While I think of it let me say intimacy does not just happen, it takes feelings of security, love and being cherished for a start -and you do not have those.

Secondly I'd contact Relationships Australia (1300 364 277), who can give you advice -and arrange counseling for you, I think it would help. It may also give you more alternatives and more confidence.

Third I realise your own family is far away, however do you think it possible to be in regular contact? Maybe that might help to have someone to talk frankly with. email, phone or Skype can make people a lot closer.

Come to think of it perhaps it might make your husband more at ease if he could talk to his too. You mentioned the venom in his attitude. Perhaps I'm being over-generous but maybe there is something in his life (no, not you), that is deeply affecting him -what do you think?

As a complete change of pace Lucy In The Sky with Diamonds was written by John Lennon, who said it came after reading Alice in Wonderland - which had a happy ending (please excuse me for rambling on, no disrespect intended).

Croix

EvilVsGood
Community Member

Hi Lucyinthesky,

I'm also new here. I joined a few weeks ago and I would almost say that you are my wife because our stories are so close to each other. Only reason why I think you are not is because we already have PR and my wife doesn't work.

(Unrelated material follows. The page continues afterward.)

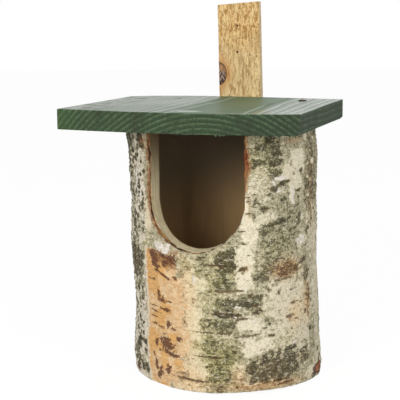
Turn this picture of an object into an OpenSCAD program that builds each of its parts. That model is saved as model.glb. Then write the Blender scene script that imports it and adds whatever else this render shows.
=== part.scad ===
// Open-fronted nest box made from a hollowed birch log.
// A stained board is its roof, and a batten behind it hangs it on a tree or wall.
// Millimetres, +Z up. The opening faces -Y and the batten is at +Y.
// The origin is at the middle of the bore, on the face that the log stands on.

/* [Log] */
// Height of the log
log_height = 211; // [180:1:300]
// Mean radius of the log over its bark
log_radius = 79.5; // [75:0.5:110]
// How far the log swells into a broad oval
oval_swell = 1; // [0:0.1:3]
// Direction of the oval's long side, in degrees
oval_angle = 130; // [0:5:180]
// How far the log swells at each of its three blunt corners
lobe_swell = 1.6; // [0:0.1:3]
// Direction of one of the three blunt corners, in degrees
lobe_angle = 52; // [0:1:120]
// Lean of the log to the left, in degrees
log_lean = 1.6; // [0:0.1:3]
// Thickness of the papery outer bark
outer_bark_thickness = 1.2; // [0.8:0.1:3]
// Thickness of the corky inner bark
inner_bark_thickness = 1.8; // [1:0.1:5]
// How deep the back is planed flat for the batten
seat_depth = 3.5; // [3:0.5:8]

/* [Nest chamber] */
// Radius of the bore that makes the chamber
bore_radius = 60; // [50:0.5:62]
// Half the width of the entrance
entrance_half_width = 41; // [30:0.5:46]
// Offset of the entrance from the log's axis, to the right
entrance_shift = -4; // [-8:0.5:8]
// Height of the lowest point of the entrance above the base
entrance_sill = 115; // [80:1:130]
// Thickness of the floor disc
floor_thickness = 18; // [12:1:25]
// Gap all round the floor disc
floor_gap = 0.3; // [0.2:0.1:0.8]

/* [Roof] */
// Width of the roof board, left to right
roof_width = 200; // [180:1:260]
// Depth of the roof board, front to back
roof_depth = 165; // [150:1:220]
// Thickness of the roof board
roof_thickness = 16.5; // [12:0.5:30]
// Offset of the roof board from the log's axis, to the right
roof_shift = -14; // [-20:1:20]

/* [Batten] */
// Width of the batten
batten_width = 39; // [25:1:60]
// Thickness of the batten
batten_thickness = 9; // [8:0.5:20]
// Offset of the batten from the log's axis at the roof's top, to the right
batten_shift = -8.5; // [-15:0.5:15]
// Lean of the batten to the left, in degrees
batten_lean = 1.2; // [0:0.1:3]
// Height of the batten's foot above the base
batten_foot = 4; // [0:1:40]
// How far the batten rises above the roof
batten_rise = 84.5; // [60:0.5:140]
// Slope of the saw cut across the batten's top, in degrees
batten_top_slope = 4; // [0:0.5:8]
// Radius of the two pilot holes for hanging
pilot_radius = 1.5; // [1:0.1:4]
// Distance between the two pilot holes
pilot_spacing = 23.5; // [15:0.5:40]
// Distance from the batten's top to the upper pilot hole
pilot_from_top = 20; // [8:0.5:30]
// Offset of the pilot holes from the batten's middle at the roof, to the right
pilot_shift = -2.5; // [-6:0.5:6]

/* [Screws] */
// Radius of every screw's shank
shank_radius = 1.7; // [1.2:0.1:2.5]
// Radius of every screw's head
head_radius = 3.5; // [3:0.1:5]
// Depth of every countersunk head
head_depth = 2.2; // [1.5:0.1:3.5]
// Length of every screw's point
point_length = 5; // [2:0.5:8]
// Gap round every screw in its hole
screw_gap = 0.15; // [0.1:0.05:0.4]
// Length of the roof screws
roof_screw_length = 40; // [30:1:60]
// Direction of each roof screw behind its own side, in degrees
roof_screw_angle = 37.5; // [20:0.5:50]
// Distance from the bore's wall to each roof screw's middle
roof_screw_seat = 11.5; // [5:0.5:12]
// Length of the batten screws
batten_screw_length = 22; // [16:1:24]
// Height of the lower batten screw above the base
batten_screw_low = 45; // [30:1:90]
// Distance from the log's top to the upper batten screw
batten_screw_from_top = 36; // [20:1:80]
// Length of the floor screws
floor_screw_length = 40; // [30:1:50]
// How deep the floor screws' heads are sunk in the bark
floor_screw_sink = 0.8; // [0:0.1:2]
// Directions of the floor screws, in degrees from the right-hand side
floor_screw_angles = [0, 128, 212];

/* [Hidden] */
outline_points = 72;
bore_facets = 96;
screw_facets = 32;
// how far a cut runs past the face that it opens
overcut = 1;
bark_thickness = outer_bark_thickness + inner_bark_thickness;
// the plane that the log's planed back, the batten's front and the roof's back edge share
seat_y = log_radius - seat_depth;
entrance_center_z = entrance_sill + entrance_half_width;
roof_z = log_height;
roof_top = roof_z + roof_thickness;
batten_top = roof_top + batten_rise;
batten_back = seat_y + batten_thickness;
pilot_x = batten_shift + pilot_shift;
bark_color = "#d9d0b8";
inner_bark_color = "#8f4a26";
wood_color = "#a8976f";
floor_color = "#b39a6b";
stain_color = "#3d5c3c";
batten_color = "#dcbc80";
screw_color = "#6b4a36";

// how far the leaning batten has moved to the right at one height
function batten_lean_shift(z) = batten_shift + (roof_top - z) * tan(batten_lean);

// distance from the log's axis to its surface in one direction, under a layer of bark
function outline_radius(angle, inset) = log_radius - inset
    + oval_swell * cos(2 * (angle - oval_angle))
    + lobe_swell * cos(3 * (angle - lobe_angle));

function outline(inset) = [for (i = [0 : outline_points - 1])
    let (angle = i * 360 / outline_points)
    outline_radius(angle, inset) * [cos(angle), sin(angle)]];

// how far the leaning log has moved to the right at one height
function lean_shift(z) = (log_height / 2 - z) * tan(log_lean);

// the log under a layer of bark, sawn level at both ends
module log_blank(inset) {
    stock = 3 * log_radius;
    intersection() {
        translate([0, 0, log_height / 2])
            rotate([0, -log_lean, 0])
                linear_extrude(height = log_height + stock / 2, center = true)
                    polygon(outline(inset));
        translate([-stock / 2, -stock / 2, 0])
            cube([stock, stock / 2 + seat_y, log_height]);
    }
}

// round-bottomed opening, from outside the bark to the middle of the bore
module entrance_cut() {
    reach = log_radius + oval_swell + lobe_swell + overcut;
    translate([entrance_shift, 0, entrance_center_z])
        rotate([90, 0, 0])
            cylinder(r = entrance_half_width, h = reach, $fn = bore_facets);
    translate([entrance_shift - entrance_half_width, -reach, entrance_center_z])
        cube([2 * entrance_half_width, reach, log_height - entrance_center_z + overcut]);
}

// countersunk screw with its head's face on z = 0 and its point down
module screw_shape(length, grow = 0) {
    rotate_extrude($fn = screw_facets)
        polygon([[0, 0], [head_radius + grow, 0], [shank_radius + grow, -head_depth - grow],
            [shank_radius + grow, point_length - length - grow], [0, -length - grow]]);
}

// the room that a screw and the tool that drives it take up
module screw_cut(length, clear) {
    screw_shape(length, screw_gap);
    cylinder(r = head_radius + screw_gap, h = clear, $fn = screw_facets);
}

module place_roof_screw(side) {
    reach = bore_radius + roof_screw_seat;
    translate([side * reach * cos(roof_screw_angle), reach * sin(roof_screw_angle), roof_top])
        children();
}

module place_batten_screw(z) {
    translate([batten_lean_shift(z), batten_back, z]) rotate([-90, 0, 0]) children();
}

module place_floor_screw(angle) {
    z = floor_thickness / 2;
    head = outline_radius(angle, floor_screw_sink) + lean_shift(z) * cos(angle);
    rotate([0, 0, angle]) translate([head, 0, z]) rotate([0, 90, 0]) children();
}

module roof_screw_cuts() {
    for (side = [-1, 1]) place_roof_screw(side) screw_cut(roof_screw_length, overcut);
}

module batten_screw_cuts() {
    for (z = [batten_screw_low, log_height - batten_screw_from_top])
        place_batten_screw(z) screw_cut(batten_screw_length, overcut);
}

module floor_screw_cuts() {
    for (angle = floor_screw_angles)
        place_floor_screw(angle) screw_cut(floor_screw_length, floor_screw_sink + 2 * overcut);
}

// ring between two depths below the log's surface, open at the entrance
module bark_ring(outer_inset, inner_inset) {
    difference() {
        log_blank(outer_inset);
        translate([0, 0, log_height / 2])
            rotate([0, -log_lean, 0])
                linear_extrude(height = log_height * 2, center = true)
                    polygon(outline(inner_inset));
        entrance_cut();
        roof_screw_cuts();
        batten_screw_cuts();
        floor_screw_cuts();
    }
}

module log_wall() {
    color(wood_color)
        difference() {
            log_blank(bark_thickness);
            translate([0, 0, -overcut])
                cylinder(r = bore_radius, h = log_height + 2 * overcut, $fn = bore_facets);
            entrance_cut();
            roof_screw_cuts();
            batten_screw_cuts();
            floor_screw_cuts();
        }
}

module inner_bark() {
    color(inner_bark_color) bark_ring(outer_bark_thickness, bark_thickness);
}

module outer_bark() {
    color(bark_color) bark_ring(0, outer_bark_thickness);
}

module floor_disc() {
    color(floor_color)
        difference() {
            cylinder(r = bore_radius - floor_gap, h = floor_thickness, $fn = bore_facets);
            floor_screw_cuts();
        }
}

module roof_board() {
    color(stain_color)
        difference() {
            translate([roof_shift - roof_width / 2, seat_y - roof_depth, roof_z])
                cube([roof_width, roof_depth, roof_thickness]);
            roof_screw_cuts();
        }
}

module batten() {
    half_width = batten_width / 2;
    half_drop = half_width * tan(batten_top_slope);
    foot_x = batten_lean_shift(batten_foot);
    top_x = batten_lean_shift(batten_top);
    color(batten_color)
        difference() {
            translate([0, batten_back, 0])
                rotate([90, 0, 0])
                    linear_extrude(height = batten_thickness)
                        polygon([[foot_x - half_width, batten_foot],
                            [foot_x + half_width, batten_foot],
                            [top_x + half_width, batten_top + half_drop],
                            [top_x - half_width, batten_top - half_drop]]);
            for (drop = [pilot_from_top, pilot_from_top + pilot_spacing])
                translate([pilot_x, seat_y - overcut, batten_top - drop])
                    rotate([-90, 0, 0])
                        cylinder(r = pilot_radius, h = batten_thickness + 2 * overcut,
                            $fn = screw_facets);
            batten_screw_cuts();
        }
}

module roof_screw(side) {
    color(screw_color) place_roof_screw(side) screw_shape(roof_screw_length);
}

module batten_screw(z) {
    color(screw_color) place_batten_screw(z) screw_shape(batten_screw_length);
}

module floor_screw(index) {
    color(screw_color)
        place_floor_screw(floor_screw_angles[index]) screw_shape(floor_screw_length);
}

log_wall();
inner_bark();
outer_bark();
floor_disc();
roof_board();
batten();
roof_screw(1);  // roof_screw_right
roof_screw(-1);  // roof_screw_left
batten_screw(log_height - batten_screw_from_top);  // batten_screw_upper
batten_screw(batten_screw_low);  // batten_screw_lower
floor_screw(0);  // floor_screw_right
floor_screw(1);  // floor_screw_back
floor_screw(2);  // floor_screw_left
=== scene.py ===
import bpy
import math
import random
import numpy as np
from mathutils import Matrix, Vector, noise


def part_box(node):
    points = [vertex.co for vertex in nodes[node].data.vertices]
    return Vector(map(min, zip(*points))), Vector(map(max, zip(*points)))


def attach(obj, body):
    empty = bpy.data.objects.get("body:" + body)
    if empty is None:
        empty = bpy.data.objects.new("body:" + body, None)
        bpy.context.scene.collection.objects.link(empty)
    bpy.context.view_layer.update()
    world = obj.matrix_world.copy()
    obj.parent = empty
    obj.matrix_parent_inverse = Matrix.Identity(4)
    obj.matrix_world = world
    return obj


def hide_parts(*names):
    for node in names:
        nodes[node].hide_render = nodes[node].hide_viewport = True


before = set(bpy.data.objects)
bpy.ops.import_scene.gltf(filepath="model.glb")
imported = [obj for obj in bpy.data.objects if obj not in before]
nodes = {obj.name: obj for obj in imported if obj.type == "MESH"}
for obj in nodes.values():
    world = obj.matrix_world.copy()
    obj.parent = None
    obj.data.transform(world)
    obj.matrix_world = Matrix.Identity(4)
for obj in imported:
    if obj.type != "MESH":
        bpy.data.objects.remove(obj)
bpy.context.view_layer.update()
mm = 0.001

# places that the frame gives
roofLow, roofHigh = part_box("roof_board")
battenLow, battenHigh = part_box("batten")
floorLow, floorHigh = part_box("floor_disc")
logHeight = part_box("log_wall")[1].z
seatY = battenLow.y  # the log's planed back, against the batten


# tools for meshes

def selectOnly(piece):
    bpy.ops.object.select_all(action="DESELECT")
    piece.select_set(True)
    bpy.context.view_layer.objects.active = piece


def editMode(kind="VERT"):
    bpy.context.tool_settings.mesh_select_mode = [kind == name for name in ("VERT", "EDGE", "FACE")]
    bpy.ops.object.mode_set(mode="EDIT")


def objectMode():
    bpy.ops.object.mode_set(mode="OBJECT")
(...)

I also have 2 kids with my wife. If you look at my other posts you'll get a bit more info on my story. I love my wife and children with all of my heart and I'll do that till the day I die. But she doesn't think I do and what I've been going through the last 2 weeks I wish on no one. We are also from overseas and haven't been here long. I think what my wife did was a bit over the top but if she didn't I think she would have lost her visa and that she wouldn't have any place to stay (she's in some kind of safe-house now, for reasons beyond me to be honest.) We've been together for 13 years and married 4 years.

I know about the strictness because I'm also strict with my children, but I also show them the most love anyone could. As a father, if he's good for the children please don't put him through what I'm going through. It makes you want to go over to the dark side. I'm putting EVERYTING I have inside my to not do this. Speak to him, get him to go for counseling. Try and work it out but do not let it consume you. If he's looking for love somewhere else, then it might be time to speak to a mediator. Let him see you are serious even if you might struggle. If he doesn't come around then, then you know. I wish someone could give this advice to my wife. In order to be a better person (and learning the law of Aus), I'll be doing the Mens behavioral change program. In order to learn better techniques for my children I'm doing the Caring dad's program. Don't try and tell him to do this because he'll just say he doens't need it. I know, I'm that person as well. I had to learn the hard way and its costing me my wife and weeks of missing my children. Rather go to a mediator and suggest it there. Talk openly about it and honestly. I'm sitting here in tears as well wishing I can go back in time to try and fix my relationship but for me, that time has passed and the only way forward it with help of my faith.